Woodall, William 1832 - 1901

William Woodall was a British Liberal politician, philanthropist, and supporter of women’s suffrage. He was educated at the Crescent Congregational Schools in Liverpool. He then trained at the Liverpool Gas Company, as a gas engineer. After marrying, he lived in Longport and worked as a Sunday School teacher. He became business partners with his father-in-law, operating a china works at the Washington Works in Burslem. He was Chairman of the Burslem School Board from 1868 to 1880, and served periods as secretary of the Wedgwood Institute Committee and Chairman of the North Staffordshire Society for Promotion of the Welfare of the Deaf and Dumb.
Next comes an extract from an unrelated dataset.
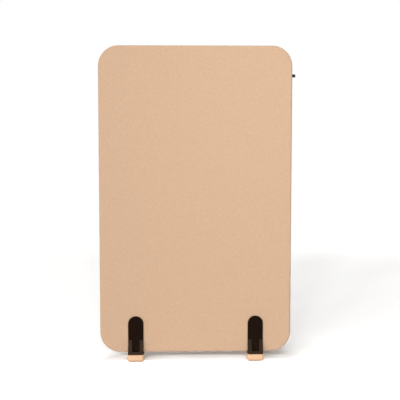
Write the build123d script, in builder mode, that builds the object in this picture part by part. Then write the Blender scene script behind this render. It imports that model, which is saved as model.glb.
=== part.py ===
from build123d import *
import os

os.makedirs("parts", exist_ok=True)

# Free-standing acoustic divider screen, in millimetres.
# X runs along the screen, -Y is its front, +Z is up. The origin is on the floor, below the panel's middle.

# Upholstered panel
panel_width = 1000
panel_height = 1596
panel_thickness = 44
corner_radius = 105
cover_skin = 3
cover_edge_radius = 9
edge_band_width = 8

# Timber frame inside the covers
frame_gap = 0.3
rail_width = 45
dowel_radius = 4
dowel_length = 40
dowel_spread = 18
dowel_fit = 0.1
dowel_end_gap = 1

# Septum board and felt cores inside the frame
septum_thickness = 3.2
groove_depth = 8
groove_fit = 0.3
core_fit = 0.3

# Woven tab in the right edge
tab_reach = 17
tab_height = 16
tab_drop = 153.5
tab_tape = 0.8
tab_fold_gap = 0.6
tab_slot_fit = 0.2

# Wooden foot blocks and the two felt strips that each stands on
foot_inset = 186.5
foot_width = 86
foot_depth = 124
foot_height = 34.5
foot_corner_radius = 14
foot_bottom_radius = 12
glide_length = 56
glide_width = 16
glide_corner_radius = 7
glide_thickness = 4
glide_proud = 1.5
glide_fit = 0.2
glide_spread = 72

# Saddle under the panel's lower edge
saddle_thickness = 5
saddle_edge_radius = 1
saddle_pad_thickness = 3
saddle_pad_depth = 38
saddle_pad_inset = 1

# Cast brackets, one on each face of the panel
bracket_width = 80
bracket_plate = 5
bracket_rise = 191
bracket_edge_radius = 1.2
bracket_pad_thickness = 1
bracket_pad_inset = 3
wedge_reach = 22
wedge_rise = 65
front_edge_rise = 4
lip_rise = 14
lip_wall = 7
cheek_width = 20
pocket_floor_thickness = 6
pocket_corner_radius = 2
core_out_wall = 4
core_out_height = 13
core_out_radius = 2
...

In 1880 he became MP for Stoke-upon-Trent, a position he held until 1885. He consequently represented Hanley, in Stoke-on-Trent, until 1900. He was a member of the Royal Commission on Technical Education from 1881 to 1884. In 1886 he was Surveyor-General of the Ordnance, and he was Financial Secretary to the War Office from 1892 to 1895. He was a part of the Care of Blind and Deaf Mutes Royal Commission from 1886 to 1889. He was a commissioner of the Royal Commission on Technical Instruction. He was a major supporter of women’s suffrage in the House of Commons; he became leader of the women’s suffrage party in 1884 and presented many, ultimately unsuccessful, bills that argued for women’s suffrage.